The same pattern can be found in Florida’s NAEP data. For instance, in 1998, 48% of Florida’s free and reduced lunch eligible students scored “Below Basic” on the NAEP 8th grade reading test. In 2011, that number had fallen to 35%. If an “unfair” system helps to produce a 27% decline in the illiteracy rate among low-income students, I’d like to order up a grave injustice.

The “Dark Days of Education Measurement in Florida” in my view were before school grades. Academic failure lied concealed behind a fog of fuzzy labels, and Florida wallowed near the bottom of the NAEP exams. Back when there was little transparency and even less accountability, far more students failed to acquire the basic academic skills needed to succeed in life. While perhaps a lost golden age for educators and administrators wishing to avoid any responsibility for academic outcomes, it was a Dark Age for students, parents and taxpayers.

Ironically, DiCarlo has decried a system which has weakened the link between family income and academic outcomes demonstrated in his post. Yes it is still strong in Florida, but it used to be much, much stronger.

Finally, can one truly complain about the “fairness” of a system providing more than ten times as many A/B grades as D/F grades? If anything, the Florida school grading system has grown too soft in my view (see chart above).
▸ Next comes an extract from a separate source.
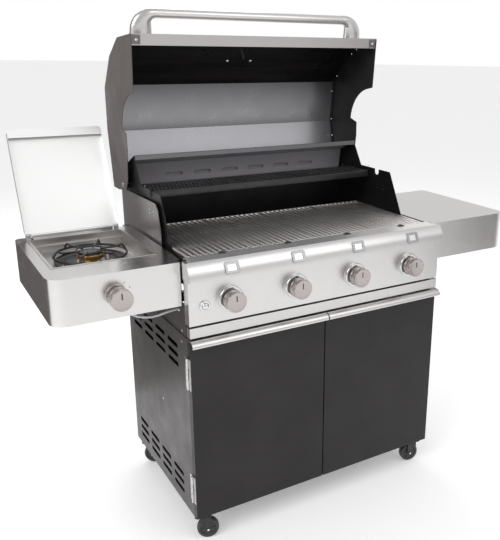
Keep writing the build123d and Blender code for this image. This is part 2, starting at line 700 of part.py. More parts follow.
# ---- side shelves and side burner ----
def shelf_body():
    """Left-hand shelf: a folded box, open underneath, with a rounded outer front corner."""
    x = (-SHELF_OUTER, -SHELF_INNER)
    body = block(x, SHELF_Y, SHELF_Z)
    outer_edges = body.edges().filter_by(Axis.Z).sort_by(Axis.X)[:2].sort_by(Axis.Y)
    body = fillet(outer_edges[0], 45)
    corner = body.edges().filter_by(Axis.Z).filter_by_position(Axis.X, -SHELF_OUTER - 1, -SHELF_OUTER + 1)
    body = fillet(corner.sort_by(Axis.Y)[-1], 18)
    hollow = offset(body.faces().sort_by(Axis.Z)[0], amount=-SHEET)
    cavity = extrude(hollow, amount=SHELF_Z[1] - SHELF_Z[0] - SHEET, dir=(0, 0, 1))
    lip_x = (-SHELF_INNER, -SHELF_INNER + 10)
    lip = block(lip_x, (SHELF_Y[0] + 26, SHELF_Y[1]), (SHELF_Z[1] - SHEET, SHELF_Z[1]))
    shelf = body - cavity + lip
    for y in ARM_YS:
        notch_x = (-SHELF_INNER - 5, -SHELF_INNER + 5)
        shelf -= block(notch_x, (y, y + ARM_DEPTH), (SHELF_Z[0] + 8, SHELF_Z[0] + 34))
    return shelf


def left_shelf():
    """Shelf with the opening for the side burner bowl and the hole for its valve stem."""
    shelf = shelf_body()
    shelf -= block(BOWL_X, BOWL_Y, (SHELF_Z[1] - 10, SHELF_Z[1] + 10))
    return shelf - rod("y", (SIDE_KNOB[0], SHELF_Y[0], SIDE_KNOB[1]), 6, 10)


def side_bowl():
    """Stainless bowl hung in the shelf's opening, with three seats for the trivet."""
    gap = 0.4
    x = (BOWL_X[0] + gap, BOWL_X[1] - gap)
    y = (BOWL_Y[0] + gap, BOWL_Y[1] - gap)
    bowl = block(x, y, (BOWL_FLOOR, SHELF_Z[1] + 0.2))
    inside = [(span[0] + 1.2, span[1] - 1.2) for span in (x, y)]
    bowl -= block(inside[0], inside[1], (BOWL_FLOOR + 1.2, SHELF_Z[1] + 10))
    rim = block((x[0] - 6, x[1] + 6), (y[0] - 6, y[1] + 2), (SHELF_Z[1] + 0.2, SHELF_Z[1] + 1.2))
    rim -= block(inside[0], inside[1], (SHELF_Z[1] - 10, SHELF_Z[1] + 10))
    step = block((x[0], x[1]), (y[0], y[0] + 14), (904, 905.2))
    step += block((x[0], x[1]), (y[1] - 14, y[1]), (904, 905.2))
    bowl += rim + step
    for turn in (90, 210, 330):
        place = Pos(*SIDE_BURNER) * Rot(0, 0, turn) * Pos(TRIVET_RADIUS, 0)
        bowl += place * Pos(0, 0, BOWL_FLOOR + 0.5 + SEAT_HEIGHT / 2) * Cylinder(4, SEAT_HEIGHT)
    return bowl - rod("z", (*SIDE_BURNER, BOWL_FLOOR), 24, 20)


def side_burner():
    """Brass burner body, its flame ring and the cap."""
    x, y = SIDE_BURNER
    throat = rod("z", (x, y, 876), 22, 40)
    ring = rod("z", (x, y, 902), 40, 13)
    for step in range(24):
        ring -= Pos(x, y, 905) * Rot(0, 0, 15 * step) * Pos(38, 0, 0) * Box(8, 2.2, 4)
    cap = rod("z", (x, y, 912), 36, 6.8)
    cap = fillet(cap.edges().sort_by(Axis.Z)[-1], 3)
    mixer = rod("y", (x, 228, 862), 11, 150)
    return [throat + ring + mixer, cap]


def pot_support():
    """Lift-off wire trivet: a ring with six bent fingers, lying on the bowl's seats."""
    ring_z = BOWL_FLOOR + 0.5 + SEAT_HEIGHT + TRIVET_WIRE
    post = TRIVET_TOP - ring_z
    reach = 56
    trivet = Pos(0, 0, ring_z) * Torus(TRIVET_RADIUS, TRIVET_WIRE)
    for step in range(6):
        finger = Pos(-reach / 2, 0, post) * Rot(0, 90, 0) * Cylinder(TRIVET_WIRE, reach)
        finger += Pos(0, 0, post / 2) * Cylinder(TRIVET_WIRE, post)
        finger += Pos(0, 0, post) * Sphere(TRIVET_WIRE)
        finger += Pos(-reach, 0, post) * Sphere(TRIVET_WIRE)
        trivet += Rot(0, 0, 30 + 60 * step) * Pos(TRIVET_RADIUS, 0, ring_z) * finger
    return Pos(*SIDE_BURNER) * Rot(0, 0, 30) * trivet


def side_lid():
    """Folded lid over the side burner, drawn shut and then turned open."""
    x = LID_X
    y = (BOWL_Y[0] + 2, LID_PIVOT[0] + 2)
    top = LID_TOP
    skirt = 16.5
    return_lip = 26.0
    corner = 12.0
    blank = rounded_block(x, y, (top - skirt, top), corner, Axis.Z)
    hollow = (x[0] + 1.2, x[1] - 1.2), (y[0] + 1.2, y[1] - 1.2), (top - skirt - 5, top - 1.2)
    lid = blank - rounded_block(*hollow, corner - 1.2, Axis.Z)
    lid += blank & block(x, (y[0], y[0] + 1 + return_lip), (top - skirt, top - skirt + 1.2))
    lid -= block(x, (LID_PIVOT[0] - 10, y[1] + 5), (top - skirt - 5, LID_PIVOT[1] + 5))
    knuckle = rod("x", ((x[0] + x[1]) / 2, *LID_PIVOT), 4.5, x[1] - x[0] - 40)
    web = block((x[0] + 20, x[1] - 20), (LID_PIVOT[0] - 1.5, LID_PIVOT[0] + 1.5), (LID_PIVOT[1], top - 0.5))
    lid += knuckle + web
    lid -= rod("x", ((x[0] + x[1]) / 2, *LID_PIVOT), LID_PIN + SHAFT_CLEARANCE, 400)
    pivot = Pos(0, *LID_PIVOT)
    return pivot * Rot(-LID_OPEN, 0, 0) * Pos(0, -LID_PIVOT[0], -LID_PIVOT[1]) * lid


def lid_hinge_pin():
    """Hinge pin held in two ears on the shelf."""
    x = LID_X
    pin = rod("x", ((x[0] + x[1]) / 2, *LID_PIVOT), LID_PIN, x[1] - x[0] - 3)
    for side in (x[0] + 9, x[1] - 9):
        ear_y = (LID_PIVOT[0] - 3.5, LID_PIVOT[0] + 3.5)
        ear = block((side - 7, side + 7), ear_y, (SHELF_Z[1], LID_PIVOT[1]))
        pin += ear + rod("x", (side, *LID_PIVOT), 5, 14)
    return pin


# ---- fasteners ----
def dome_screw(x, y, z, side):
    """Round-headed screw standing on a side face."""
    head = Pos(x, y, z) * Rot(0, 90 * side, 0) * Pos(0, 0, 1) * Cylinder(4, 2)
    return fillet(head.edges().sort_by(Axis.X)[0 if side < 0 else -1], 1.2)


def fasteners():
    """Hood pivot bolts, side lid pin, side panel screws and the pegs under the warming rack."""
    bolt = rod("x", (-446, *PIVOT), 4, 20)
    head = rod("x", (-455.5, *PIVOT), 8, 4)
    bolt += fillet(head.edges().sort_by(Axis.X)[0], 2)
    pieces = both_sides(bolt)
    pieces.append(lid_hinge_pin())
    for y, z in ((256, 399), (64, 674)):
        pieces += both_sides(dome_screw(-HALF_WIDTH, y, z, -1))
    pieces += both_sides(dome_screw(-HALF_WIDTH + 2.5, 64, 708, -1))
    for y in (398, 486):
        peg_x = (SHEET - LINER_HALF, SHEET - LINER_HALF + 15)
        pieces += both_sides(block(peg_x, (y - 4, y + 4), (RACK_Z - 10, RACK_Z - 2)))
    return pieces


# ---- casters ----
def at_caster(index, shape):
    """Puts a caster piece, drawn with its stem on the Z axis and trailing to +X, at one corner."""
    side, back = CORNERS[index]
    return Pos(side * CASTER_X, CASTER_Y[back], 0) * Rot(0, 0, CASTER_ANGLES[index]) * shape


def caster_fork(index):
    """Swivel stem, crown, two arms and the axle."""
    fork = rod("z", (0, 0, 99), 6, 30) + rod("z", (0, 0, 86), 16, 6)
    crown = rounded_block((-17, CASTER_TRAIL + 12), (-17, 17), (77, 84), 8, Axis.Z)
    fork += crown
    for side in (-1, 1):
        y = (side * 15, side * 18)
        arm = block((CASTER_TRAIL - 24, CASTER_TRAIL + 10), (min(y), max(y)), (58, 79))
        arm += block((CASTER_TRAIL - 10, CASTER_TRAIL + 10), (min(y), max(y)), (WHEEL_RADIUS, 60))
        arm += rod("y", (CASTER_TRAIL, side * 16.5, WHEEL_RADIUS), 10, 3)
        fork += arm
    fork += rod("y", (CASTER_TRAIL, 0, WHEEL_RADIUS), STEM_RADIUS, 42)
    return at_caster(index, fork)


def caster_wheel(index):
    """Moulded wheel with a rounded tread and dished sides."""
    centre = (CASTER_TRAIL, 0, WHEEL_RADIUS)
    wheel = rod("y", centre, WHEEL_RADIUS, 24)
    wheel = fillet(wheel.edges(), 5)
    for face_y in (-12, 12):
        wheel -= rod("y", (CASTER_TRAIL, face_y, WHEEL_RADIUS), 24, 8)
    wheel += rod("y", centre, 9, 27)
    return at_caster(index, wheel - rod("y", centre, STEM_RADIUS + SHAFT_CLEARANCE, 60))


# ---- all nodes ----
def hinge_set():
    """The fixed hinge leaves and pins of both doors."""
    pieces = []
    for piece in left_hinges_fixed():
        pieces += both_sides(piece)
    return pieces


def nodes():
    """Every node's name and shape, in the drawing frame."""
    door = left_door()
    trim = left_door_trim()
    panel = side_panel()
    parts = {
        "base_pan": base_pan(),
        "side_panel_left": panel,
        "side_panel_right": mirror(panel, about=Plane.YZ),
        "back_panel": back_panel(),
        "cabinet_frame": cabinet_frame(),
        "lower_fascia": lower_fascia(),
        "door_left": door,
        "door_right": mirror(door, about=Plane.YZ),
        "door_trim_left": group(trim),
        "door_trim_right": group([mirror(piece, about=Plane.YZ) for piece in trim]),
        "door_hinges": group(hinge_set()),
        "control_panel": control_panel(),
        "burner_window_frames": group(burner_window_frames()),
        "burner_windows": group(burner_windows()),
        "knob_bezels": group(knob_bezels()),
        "igniter_button": igniter_button(),
        "gas_manifold": gas_manifold(),
        "side_burner_hose": side_burner_hose(),
        "burners": group(burners()),
        "emitter_plates": group(emitter_plates()),
        "firebox_shell": firebox_shell(),
        "firebox_liner": firebox_liner(),
        "front_rail": front_rail(),
        "rail_clips": group(rail_clips()),
        "warming_rack": warming_rack(),
        "grease_tray": grease_tray(),
        "hood_skin": hood_skin(),
        "hood_liner": hood_liner(),
        "hood_cheeks": hood_cheeks(),
        "hood_handle": hood_handle(),
        "thermometer": thermometer(),
        "shelf_left": left_shelf(),
        "shelf_right": mirror(shelf_body(), about=Plane.YZ),
        "side_bowl": side_bowl(),
        "side_burner": group(side_burner()),
        "pot_support": pot_support(),
        "side_lid": side_lid(),
        "fasteners": group(fasteners()),
    }
    for number, x in enumerate(BURNER_XS, start=1):
        parts[f"cooking_grate_{number}"] = cooking_grate(GRATE_PITCH * (number - 2.5))
        parts[f"knob_{number}"] = knob(x, KNOB_Z, KNOB_FACE)
        parts[f"valve_stem_{number}"] = valve_stem(x, KNOB_Z, KNOB_FACE)
    parts["side_knob"] = knob(*SIDE_KNOB, SIDE_KNOB_FACE)
    parts["side_valve_stem"] = valve_stem(*SIDE_KNOB, SIDE_KNOB_FACE)
    for index in range(len(CORNERS)):
        parts[f"caster_fork_{index + 1}"] = caster_fork(index)
        parts[f"caster_wheel_{index + 1}"] = caster_wheel(index)
    return parts


os.makedirs("parts", exist_ok=True)
low_y = []
high_y = []
for name, shape in nodes().items():
    solids = [Pos(0, -Y_MIDDLE, 0) * solid for solid in shape.solids()]
    placed = solids[0] if len(solids) == 1 else Compound(solids)
    export_step(placed, f"parts/{name}.step")
    box = placed.bounding_box()
    low_y.append(box.min.Y)
    high_y.append(box.max.Y)
print("y from", round(min(low_y), 3), "to", round(max(high_y), 3), "moved by", round(-Y_MIDDLE, 3))
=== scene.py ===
"""Looks of the gas barbecue grill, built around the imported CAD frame.

Metres, in the CAD frame. Sizes below are in millimetres where a name ends in _MM; mm() turns a place measured
from the middle of the object, the face of the doors and the floor into the CAD frame.
"""

import json
from math import cos, pi, radians, sin

import bmesh
import bpy
from mathutils import Matrix, Vector


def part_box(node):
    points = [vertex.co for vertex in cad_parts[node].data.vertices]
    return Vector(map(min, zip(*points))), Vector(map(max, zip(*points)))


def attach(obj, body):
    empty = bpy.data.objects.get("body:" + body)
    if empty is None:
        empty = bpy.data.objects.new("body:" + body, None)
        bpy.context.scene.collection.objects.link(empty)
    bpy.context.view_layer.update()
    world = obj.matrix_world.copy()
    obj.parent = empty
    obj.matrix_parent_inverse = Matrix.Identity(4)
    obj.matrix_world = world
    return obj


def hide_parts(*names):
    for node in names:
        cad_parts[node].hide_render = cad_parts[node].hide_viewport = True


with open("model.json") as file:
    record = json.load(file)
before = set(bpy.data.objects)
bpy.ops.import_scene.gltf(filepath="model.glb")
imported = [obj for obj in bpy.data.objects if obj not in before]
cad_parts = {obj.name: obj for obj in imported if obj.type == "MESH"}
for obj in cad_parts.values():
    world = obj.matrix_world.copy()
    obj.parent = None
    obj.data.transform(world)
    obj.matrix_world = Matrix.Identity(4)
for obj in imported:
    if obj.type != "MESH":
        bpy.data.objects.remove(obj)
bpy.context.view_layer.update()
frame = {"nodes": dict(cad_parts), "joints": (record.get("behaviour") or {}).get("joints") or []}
nodes = frame["nodes"]

DOOR_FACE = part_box("door_left")[0].y  # y of the doors' front face


def mm(x, y, z):
    """A place in millimetres from the middle, the door face and the floor, in the CAD frame."""
    return Vector((x / 1000, y / 1000 + DOOR_FACE, z / 1000))


# ---- camera, light and floor ----
CAMERA_PLACE_MM = (-1134, -1754, 1514)
CAMERA_YAW = radians(32.41)
CAMERA_PITCH = radians(17.06)
CAMERA_ROLL = radians(0.90)
LENS = 46.6
SHIFT = (-0.131, -0.0194)
FLOOR_RADIUS = 60.0
WORLD_STRENGTH = 0.95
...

I’ve read enough of DiCarlo’s work to know that he is a thoughtful person, so I hope he will examine the evidence for himself and reconsider his stance. I don’t have any reason to think that the Florida system is perfect. I don’t think a perfect system exists, and I suspect that there are some changes to the Florida system that DiCarlo and I might actually agree on.

It seems however difficult to argue that the Florida system hasn’t been useful if one gives appropriate weight to the interests of students, parents and taxpayers to balance those of school staff.